◆ **WORK REQUIRED**: Reproduce each line exactly, including spacing and punctuation.

◆ **SUPPLIED MATERIAL**:
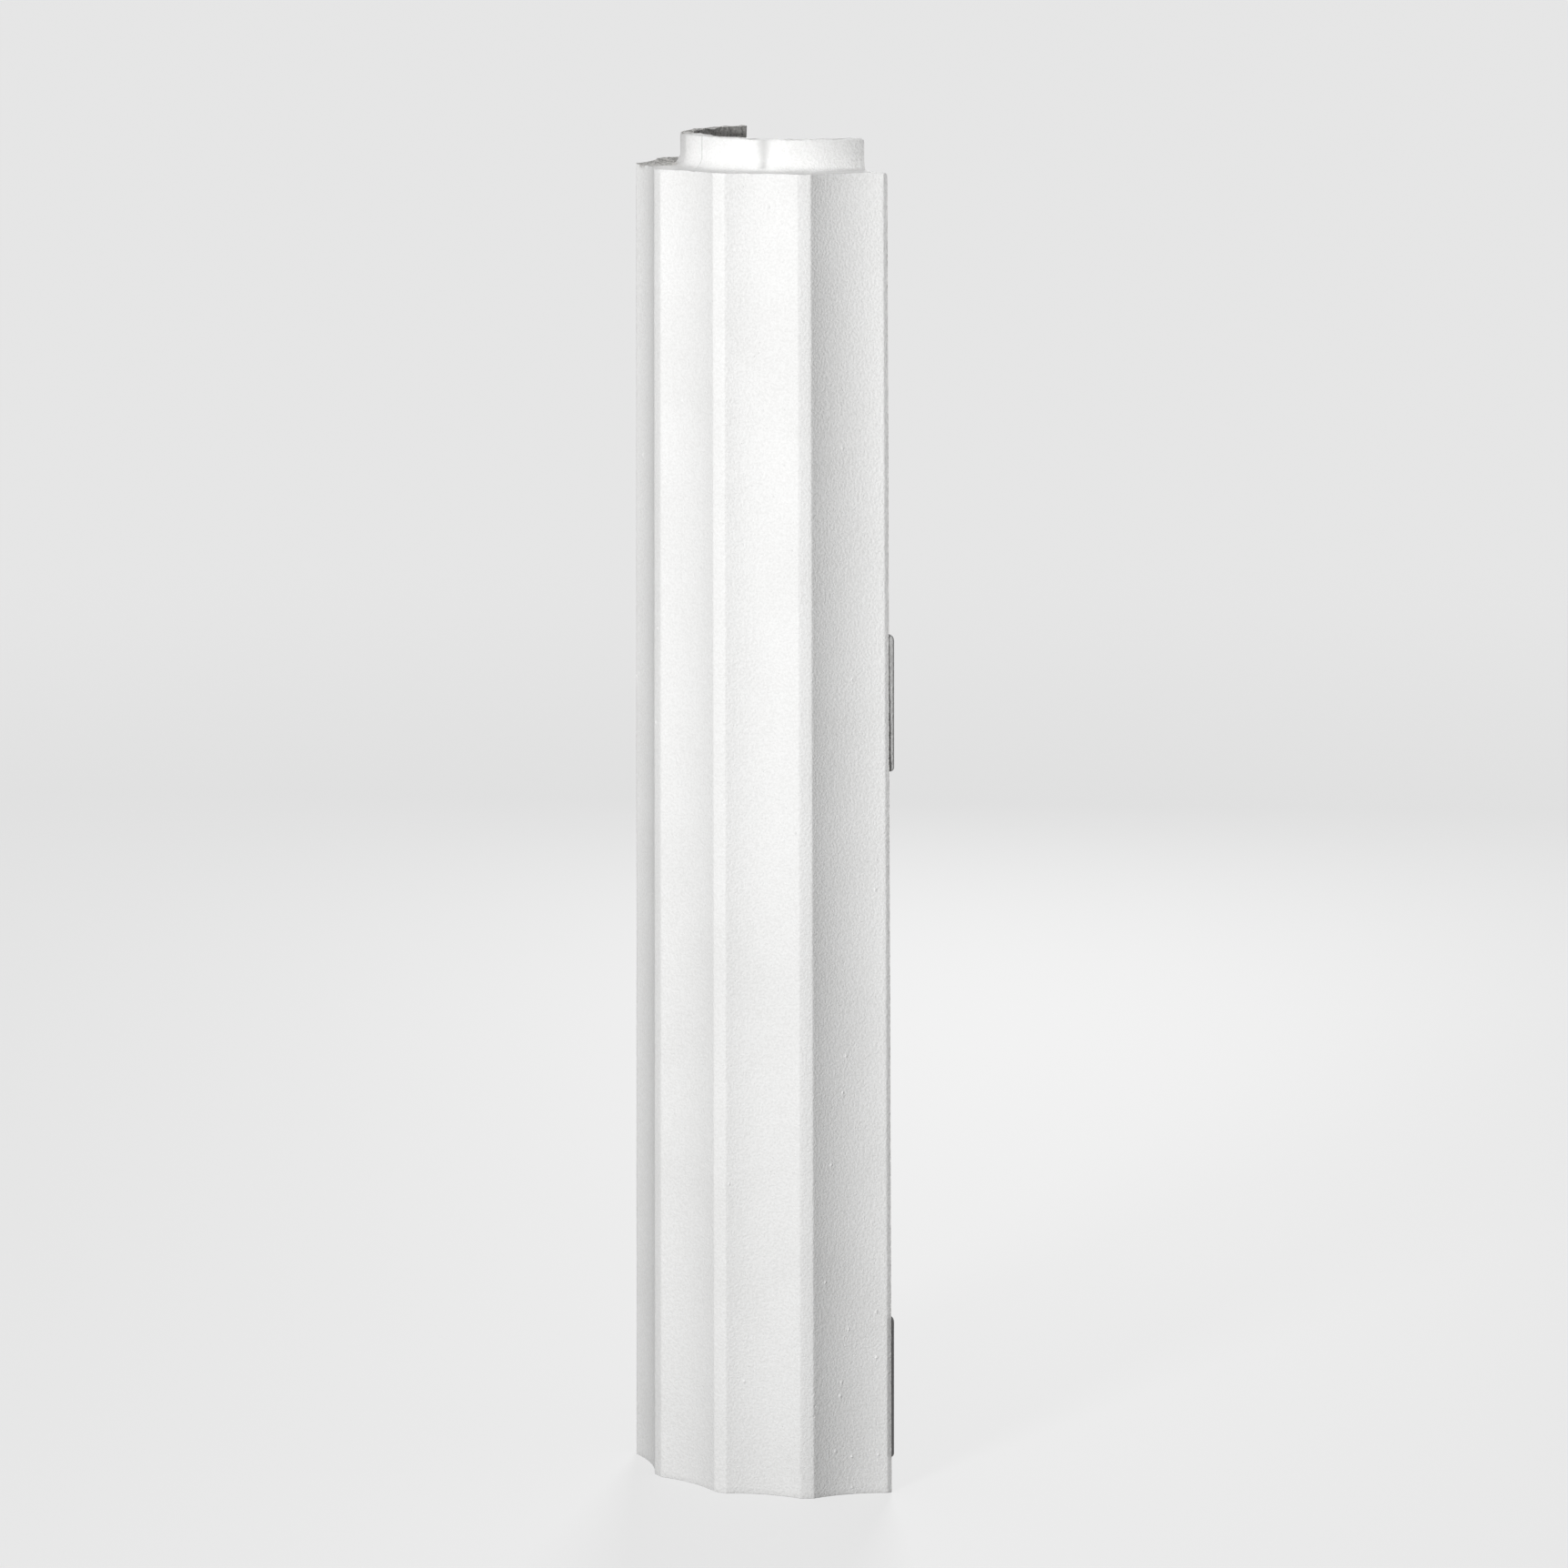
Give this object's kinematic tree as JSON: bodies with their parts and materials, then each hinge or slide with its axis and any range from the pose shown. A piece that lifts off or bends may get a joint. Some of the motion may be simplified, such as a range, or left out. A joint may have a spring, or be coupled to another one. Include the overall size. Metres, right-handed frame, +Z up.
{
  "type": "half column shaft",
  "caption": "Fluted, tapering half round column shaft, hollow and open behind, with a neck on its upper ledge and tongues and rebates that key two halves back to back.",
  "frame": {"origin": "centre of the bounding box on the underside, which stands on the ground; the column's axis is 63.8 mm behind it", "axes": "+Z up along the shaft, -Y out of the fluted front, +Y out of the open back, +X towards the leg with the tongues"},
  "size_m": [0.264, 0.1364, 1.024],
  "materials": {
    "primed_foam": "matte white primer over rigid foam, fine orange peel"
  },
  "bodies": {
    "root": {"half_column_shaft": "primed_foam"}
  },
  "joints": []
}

◆ **OUTPUT BELOW**:
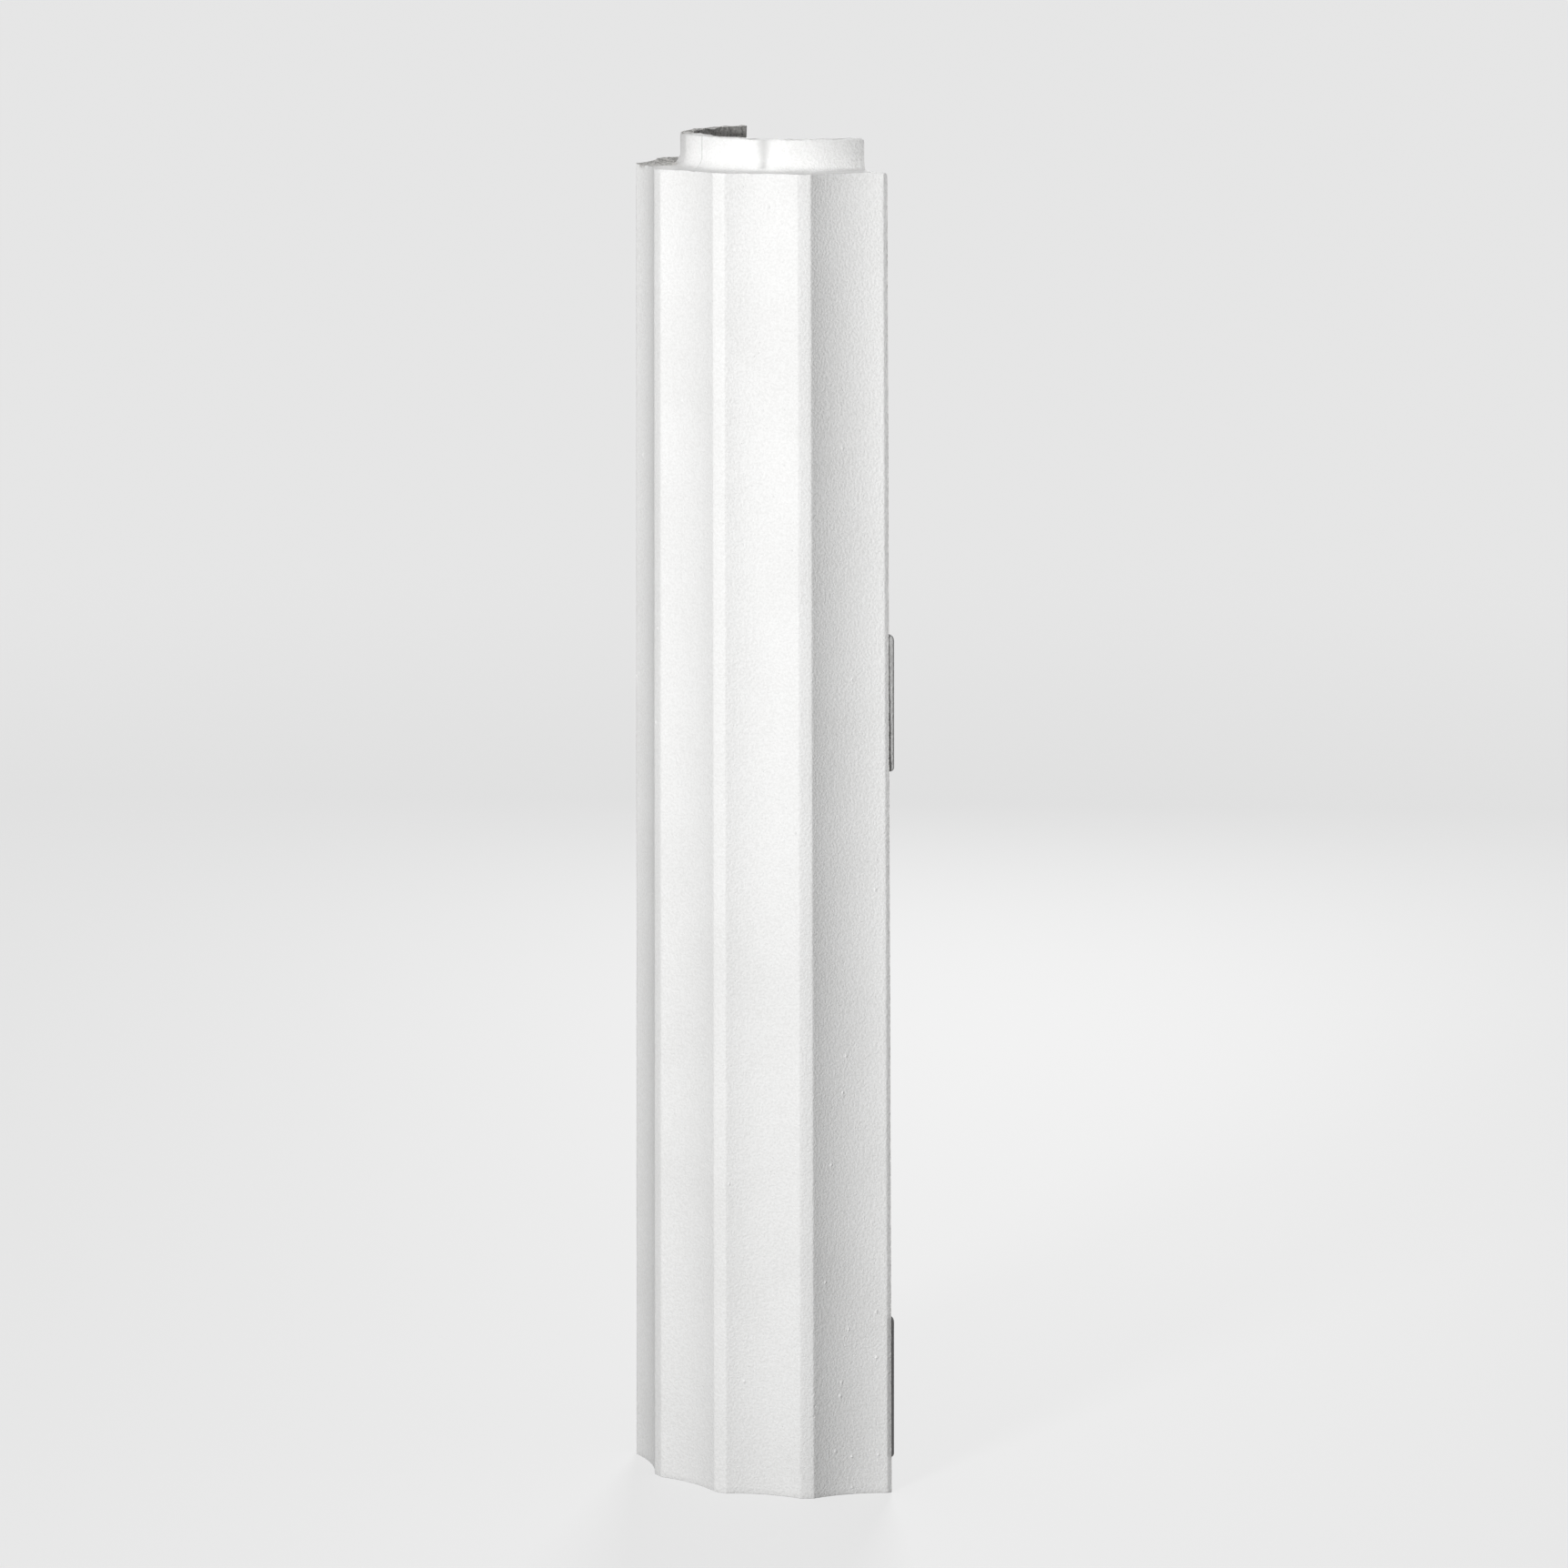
Give this object's kinematic tree as JSON: bodies with their parts and materials, then each hinge or slide with its axis and any range from the pose shown. A piece that lifts off or bends may get a joint. Some of the motion may be simplified, such as a range, or left out. A joint may have a spring, or be coupled to another one. Include the overall size. Metres, right-handed frame, +Z up.
{
  "type": "half column shaft",
  "caption": "Fluted, tapering half round column shaft, hollow and open behind, with a neck on its upper ledge and tongues and rebates that key two halves back to back.",
  "frame": {"origin": "centre of the bounding box on the underside, which stands on the ground; the column's axis is 63.8 mm behind it", "axes": "+Z up along the shaft, -Y out of the fluted front, +Y out of the open back, +X towards the leg with the tongues"},
  "size_m": [0.264, 0.1364, 1.024],
  "materials": {
    "primed_foam": "matte white primer over rigid foam, fine orange peel"
  },
  "bodies": {
    "root": {"half_column_shaft": "primed_foam"}
  },
  "joints": []
}